Material for this exercise:
:::::

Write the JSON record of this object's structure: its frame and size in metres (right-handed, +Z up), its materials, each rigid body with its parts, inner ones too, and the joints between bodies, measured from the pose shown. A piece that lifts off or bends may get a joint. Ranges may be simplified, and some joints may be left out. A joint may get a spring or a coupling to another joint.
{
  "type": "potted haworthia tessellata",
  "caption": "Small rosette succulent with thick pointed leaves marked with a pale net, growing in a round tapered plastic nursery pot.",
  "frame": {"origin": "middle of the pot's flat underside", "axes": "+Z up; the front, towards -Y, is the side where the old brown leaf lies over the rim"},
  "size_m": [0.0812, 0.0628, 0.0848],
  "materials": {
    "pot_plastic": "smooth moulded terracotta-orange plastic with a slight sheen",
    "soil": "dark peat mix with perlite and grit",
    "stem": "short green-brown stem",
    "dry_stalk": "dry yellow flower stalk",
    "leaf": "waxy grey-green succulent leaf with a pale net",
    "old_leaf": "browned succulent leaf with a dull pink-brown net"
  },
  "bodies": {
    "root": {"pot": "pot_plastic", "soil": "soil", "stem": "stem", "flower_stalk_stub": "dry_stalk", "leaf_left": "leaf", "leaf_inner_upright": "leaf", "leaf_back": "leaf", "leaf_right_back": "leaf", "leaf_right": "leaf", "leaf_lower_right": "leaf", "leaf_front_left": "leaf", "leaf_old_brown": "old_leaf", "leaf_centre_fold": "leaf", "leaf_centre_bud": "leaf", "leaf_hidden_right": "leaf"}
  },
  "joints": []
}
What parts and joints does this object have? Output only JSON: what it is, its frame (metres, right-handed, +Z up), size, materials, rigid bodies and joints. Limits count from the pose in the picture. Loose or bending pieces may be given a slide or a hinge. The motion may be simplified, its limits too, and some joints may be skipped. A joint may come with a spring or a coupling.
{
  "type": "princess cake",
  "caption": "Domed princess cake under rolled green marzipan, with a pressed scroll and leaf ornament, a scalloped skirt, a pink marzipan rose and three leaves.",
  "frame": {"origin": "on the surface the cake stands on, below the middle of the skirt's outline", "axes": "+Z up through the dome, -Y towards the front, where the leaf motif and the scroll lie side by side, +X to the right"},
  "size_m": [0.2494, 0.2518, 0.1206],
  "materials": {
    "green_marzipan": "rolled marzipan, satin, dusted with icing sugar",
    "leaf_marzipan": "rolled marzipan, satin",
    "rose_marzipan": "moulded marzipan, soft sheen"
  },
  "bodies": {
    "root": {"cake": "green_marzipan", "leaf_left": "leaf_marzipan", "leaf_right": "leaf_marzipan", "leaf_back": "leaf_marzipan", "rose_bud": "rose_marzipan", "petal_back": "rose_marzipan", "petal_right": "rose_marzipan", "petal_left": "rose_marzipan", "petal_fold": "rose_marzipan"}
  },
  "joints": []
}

:::::

Problem requirements: Check each line above for the string "pose" and show the ones that have it.

Written reply:
Write the JSON record of this object's structure: its frame and size in metres (right-handed, +Z up), its materials, each rigid body with its parts, inner ones too, and the joints between bodies, measured from the pose shown. A piece that lifts off or bends may get a joint. Ranges may be simplified, and some joints may be left out. A joint may get a spring or a coupling to another joint.
What parts and joints does this object have? Output only JSON: what it is, its frame (metres, right-handed, +Z up), size, materials, rigid bodies and joints. Limits count from the pose in the picture. Loose or bending pieces may be given a slide or a hinge. The motion may be simplified, its limits too, and some joints may be skipped. A joint may come with a spring or a coupling.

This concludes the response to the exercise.